Du coup, on ne retrouve pas tout à fait le charme et la magie de la première version, ni la comédie de quiproquos (Deborah Kerr et Cary Grant déjeunant dos à dos scrutés par les autres passagers). Les scénaristes Towne et Beatty auront très probablement jugé que cette séquence ne fonctionnait plus en 1994. Ils n'ont peut-être pas eu tort d'ailleurs. Et puis cela donne surtout au film son indentité proche, évitant le copier-collé. Il y a bien un ou deux paparazzis qui rodent mais Beatty n'en use pas comme prétexte à la comédie.
Privé de ces éléments de comédie, le film se fait plus adulte et réaliste, moins drôle mais plus intemporel tout en étant totalement dans son époque. A ce titre, il réussit le petit exploit d'être pleinement une histoire d'amour des années 90 et ne jamais paraître empêtré dans les mécanismes trop bien huilés de la comédie romantique post-Quand Harry rencontre Sally.
En fait, la seule chose qui intéresse Beatty c'est Annette. Et comme on le comprend! Si elle ressemble physiquement davantage à Deboirah Kerr, elle est souvent plus proche du jeu taquin d'Irène Dunn face à Charles boyer. Elle laisse par exemple croire à Beatty qu'ils se sont déjà connu par le passé, le plongeant dans l'embarras.
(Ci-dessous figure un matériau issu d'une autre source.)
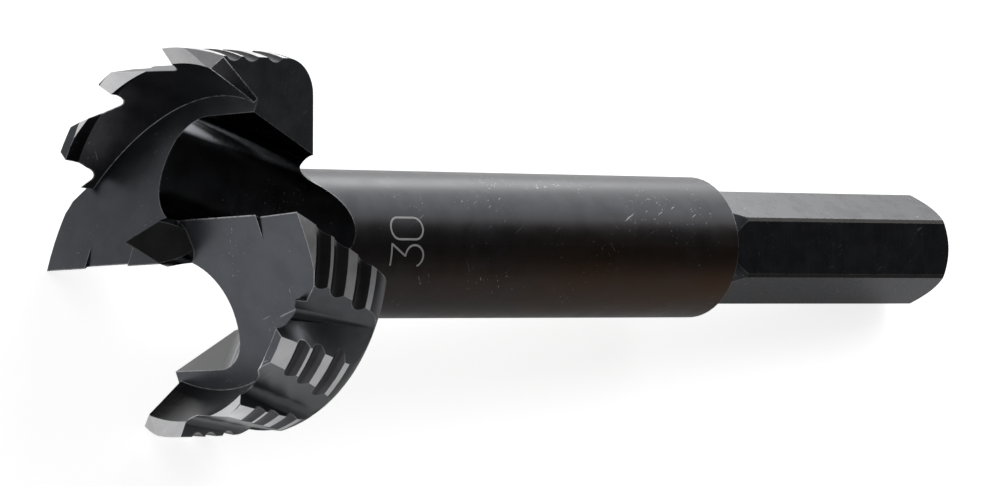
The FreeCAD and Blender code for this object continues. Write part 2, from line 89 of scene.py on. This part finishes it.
HEAT_DEPTHS, HEAT_START = (18.0, 50.0), 0.45
HEAT_SIDES = (3.0, -2.5)
HEAT_CLOUD = (0.35, 0.65, 0.6, 1.0)


def new_group(name, inputs, outputs):
    """A shader node group with named sockets, given as pairs of a name and a kind."""
    group = bpy.data.node_groups.new(name, "ShaderNodeTree")
    for label, kind in inputs:
        group.interface.new_socket(label, in_out="INPUT", socket_type="NodeSocket" + kind)
    for label, kind in outputs:
        group.interface.new_socket(label, in_out="OUTPUT", socket_type="NodeSocket" + kind)
    return group, group.nodes.new("NodeGroupInput"), group.nodes.new("NodeGroupOutput")


def add(tree, kind, settings=(), **values):
    """A node with its settings. Its inputs, by name or as i0, i1, are set to numbers or linked."""
    made = tree.nodes.new("ShaderNode" + kind)
    for label, value in dict(settings).items():
        setattr(made, label, value)
    for label, value in values.items():
        by_number = label[0] == "i" and label[1:].isdigit()
        socket = made.inputs[int(label[1:]) if by_number else label]
        if isinstance(value, bpy.types.NodeSocket):
            tree.links.new(value, socket)
        else:
            socket.default_value = value
    return made


def sums(tree, operation, *values, clamp=False):
    """One step of arithmetic on numbers."""
    inputs = {"i%d" % k: value for k, value in enumerate(values)}
    return add(tree, "Math", {"operation": operation, "use_clamp": clamp}, **inputs).outputs[0]


def times(tree, *values):
    """The product of two or more numbers."""
    product = values[0]
    for value in values[1:]:
        product = sums(tree, "MULTIPLY", product, value)
    return product


def vectors(tree, operation, *values):
    """One step of arithmetic on vectors."""
    inputs = {"i%d" % k: value for k, value in enumerate(values)}
    made = add(tree, "VectorMath", {"operation": operation}, **inputs)
    return made.outputs["Value" if operation == "DOT_PRODUCT" else "Vector"]


def scaled(tree, vector, factor):
    """A vector times a number."""
    made = add(tree, "VectorMath", {"operation": "SCALE"}, i0=vector, Scale=factor)
    return made.outputs["Vector"]


def ramp(tree, value, low, high, new_low=0.0, new_high=1.0):
    """A smooth step of a value from one range to another."""
    made = add(tree, "MapRange", {"interpolation_type": "SMOOTHSTEP"}, Value=value)
    for label, number in (("From Min", low), ("From Max", high), ("To Min", new_low), ("To Max", new_high)):
        made.inputs[label].default_value = number
    return made.outputs["Result"]


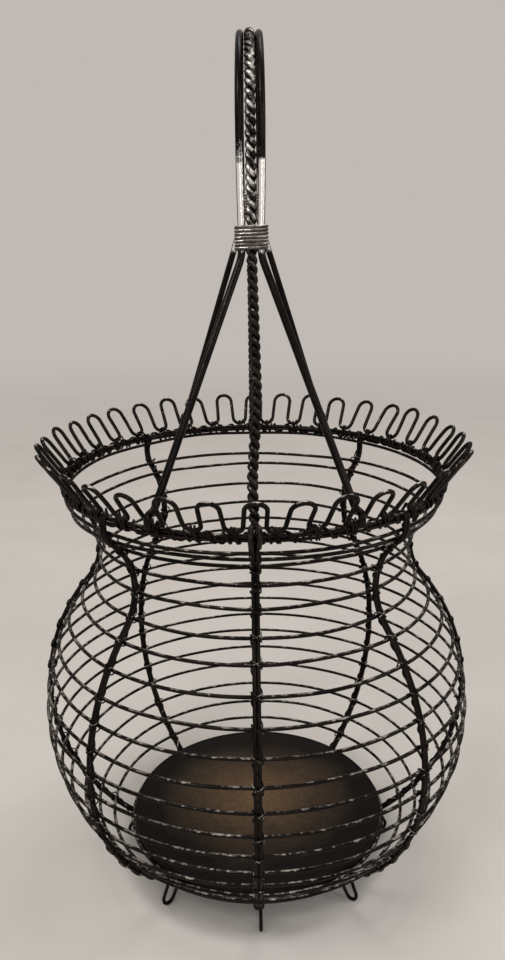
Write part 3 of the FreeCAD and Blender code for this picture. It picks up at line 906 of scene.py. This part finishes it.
def stage_floor():
    mesh = bpy.data.meshes.new("stage_floor")
    corners = [(-1, -1), (1, -1), (1, 1), (-1, 1)]
    mesh.from_pydata([(x * FLOOR_HALF, y * FLOOR_HALF, 0) for x, y in corners], [],
                     [(0, 1, 2, 3)])
    floor = bpy.data.objects.new("stage_floor", mesh)
    bpy.context.scene.collection.objects.link(floor)
    material, nodes, links, shader = new_material("floor_paint")
    out = material.node_tree.get_output_node("ALL")
    coords = nodes.new("ShaderNodeTexCoord").outputs["Object"]
    tone = noise(nodes, links, coords, 5, 6, 0.6)
    links.new(ramp(nodes, links, tone, [(0.3, (0.58, 0.555, 0.525)),
                                        (0.7, (0.66, 0.635, 0.605))]),
              shader.inputs["Base Color"])
    shader.inputs["Roughness"].default_value = 0.7
    # Far from the object the floor fades into the backdrop's colour.
    glow = nodes.new("ShaderNodeEmission")
    glow.inputs["Color"].default_value = (*BACKDROP, 1)
    away = nodes.new("ShaderNodeVectorMath")
    away.operation = "LENGTH"
    links.new(coords, away.inputs[0])
    fade = smooth_band(nodes, links, away.outputs["Value"], FADE_START, FADE_END)
    blend = nodes.new("ShaderNodeMixShader")
    links.new(fade, blend.inputs[0])
    links.new(shader.outputs["BSDF"], blend.inputs[1])
    links.new(glow.outputs["Emission"], blend.inputs[2])
    links.new(blend.outputs["Shader"], out.inputs["Surface"])
    mesh.materials.append(material)


stage_floor()


def area_light(name, place, target, size, power, colour):
    data = bpy.data.lights.new(name, "AREA")
    data.shape = "RECTANGLE"
    data.size, data.size_y = size
    data.energy = power
    data.color = colour
    obj = bpy.data.objects.new(name, data)
    bpy.context.scene.collection.objects.link(obj)
    obj.location = place
    direction = Vector(target) - Vector(place)
    obj.rotation_euler = direction.to_track_quat("-Z", "Y").to_euler()


area_light("key", (-0.7, -0.9, 1.7), (0, 0, 0.15), (0.7, 0.5), 11, (1.0, 0.98, 0.95))
area_light("top", (0.3, 0.5, 1.9), (0, 0, 0.1), (0.9, 0.6), 7, (1.0, 0.99, 0.97))
area_light("front", (0.2, -1.5, 0.8), (0, 0, 0.3), (0.3, 0.9), 4, (1.0, 0.99, 0.98))
area_light("side", (1.5, -0.5, 0.9), (0, 0, 0.25), (0.35, 0.9), 5, (0.97, 0.98, 1.0))

world = bpy.data.worlds.new("studio")
world.use_nodes = True
world.node_tree.nodes["Background"].inputs["Color"].default_value = (*BACKDROP, 1)
world.node_tree.nodes["Background"].inputs["Strength"].default_value = 1.0
bpy.context.scene.world = world
bpy.context.scene.view_settings.view_transform = "Standard"

# Camera at the photograph's height and distance, looking down a little.
CAMERA_PLACE = (-0.0008, -0.4409, 0.3555)
CAMERA_LENS = 30.65
CAMERA_DOWN = 15.54
CAMERA_ROLL = -0.66

camera_data = bpy.data.cameras.new("camera")
camera_data.sensor_width = 36.0
camera_data.lens = CAMERA_LENS
camera = bpy.data.objects.new("camera", camera_data)
bpy.context.scene.collection.objects.link(camera)
camera.location = CAMERA_PLACE
aim = Matrix.Rotation(math.radians(90 - CAMERA_DOWN), 4, "X")
roll = Matrix.Rotation(math.radians(CAMERA_ROLL), 4, "Z")
camera.matrix_world = Matrix.Translation(CAMERA_PLACE) @ aim @ roll
bpy.context.scene.camera = camera
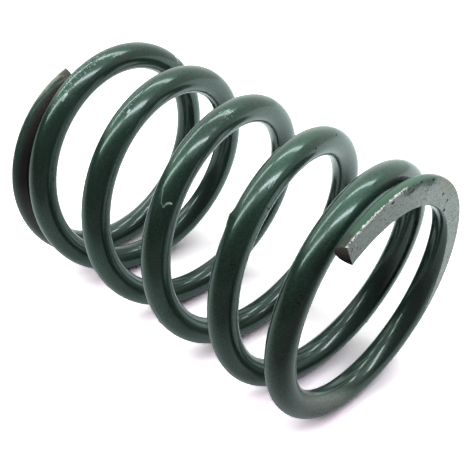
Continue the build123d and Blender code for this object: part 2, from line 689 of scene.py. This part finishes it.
def crevices(s, at):
    """The upper side of the low end, which the next turn hides, and the narrow gap under the top tip."""
    low = s.both(s.step(at.length, *low_crevice_fade), s.step(at.upwards, *low_crevice_side))
    low = s.both(low, low_crevice_share)
    after = s.step(at.length, crevice_start - tip_crevice_fade, crevice_start)
    before = s.step(at.length, crevice_stop, crevice_stop - tip_crevice_fade)
    top = s.both(after, before, s.step(at.upwards, *tip_crevice_side), tip_crevice_share)
    return s.either(low, top)


def clean_paint(s, at):
    """The paint with its clouds and its dirty crevices, duller inside the coil and greener at the top tip."""
    clouds = s.noise(s.vector("MULTIPLY", at.wire, cloud_stretch), cloud_scale, detail=3)
    grain = s.math("MULTIPLY_ADD", at.fine, 1 - cloud_share, s.both(clouds, cloud_share))
    green = s.blend(s.step(at.outwards, *green_side), paint_dull, paint_green)
    colour = s.blend(s.step(grain, *grain_fade), paint_dark, green)
    greener = s.step(at.length, top_tip_start, top_tip_start + tip_green_stretch)
    colour = s.blend(greener, colour, tip_green)
    browner = s.both(s.step(at.length, *brown_stretch), s.step(at.fine, *brown_speckle))
    return s.blend(crevices(s, at), colour, s.blend(browner, crevice_grey, crevice_brown))


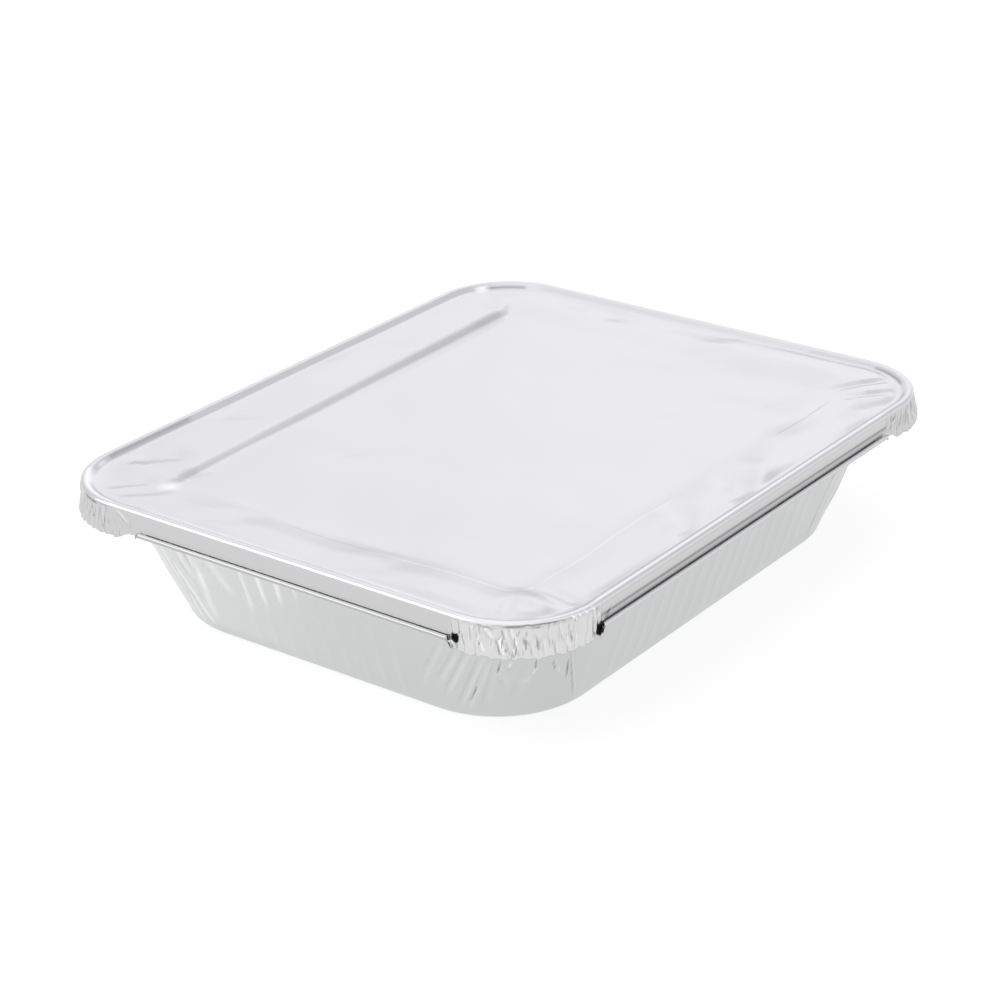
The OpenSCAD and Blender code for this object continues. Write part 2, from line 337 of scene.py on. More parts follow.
def places_round(sections, half, corner):
    """Where each point of a ring lies: the number of its side, whether that part is straight, its distance
    along the side from the side's middle, the number of the nearest corner, and the distance round from the
    middle of that corner's arc, in mm, anticlockwise."""
    share_x, share_y, add_x, add_y, facing = sections
    side = np.floor(facing / QUARTER + 1e-9)
    turned = facing - side * QUARTER
    straight = turned < 1e-6
    straight_half = np.where(side % 2 == 0, half[:, 1:], half[:, :1]) - corner
    c, s = np.round(np.cos(side * QUARTER)), np.round(np.sin(side * QUARTER))
    along = c * (share_y * straight_half + add_y) - s * (share_x * straight_half + add_x)
    half_arc = corner * QUARTER / 2
    from_corner = np.where(along < 0, half_arc + straight_half + along, along - straight_half - half_arc)
    around = np.where(straight, from_corner, corner * (turned - QUARTER / 2)) / MM
    nearest = np.where(straight & (along < 0), (side + 3) % 4, side)
    return side, straight, along, nearest, around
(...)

"I like watching you move"
Ajoutez à cela une partition romantique juste ce qu'il faut du légendaire Ennio Morricone (dont la musique accompagnait déjà les premiers émois du couple Beatty/Bening dans Bugsy, très proche d'ailleurs dans son style langoureux) ainsi qu'une chanson de Louis Armstrong pour l'ambiance rétro à la woody allen et vous obtenez un film délicieusement romantique (et non une comédie romantique) injustement exclue des écrans français à sa sortie. Trois versions de cette histoire et trois bijoux, qui aurait cru cela possible.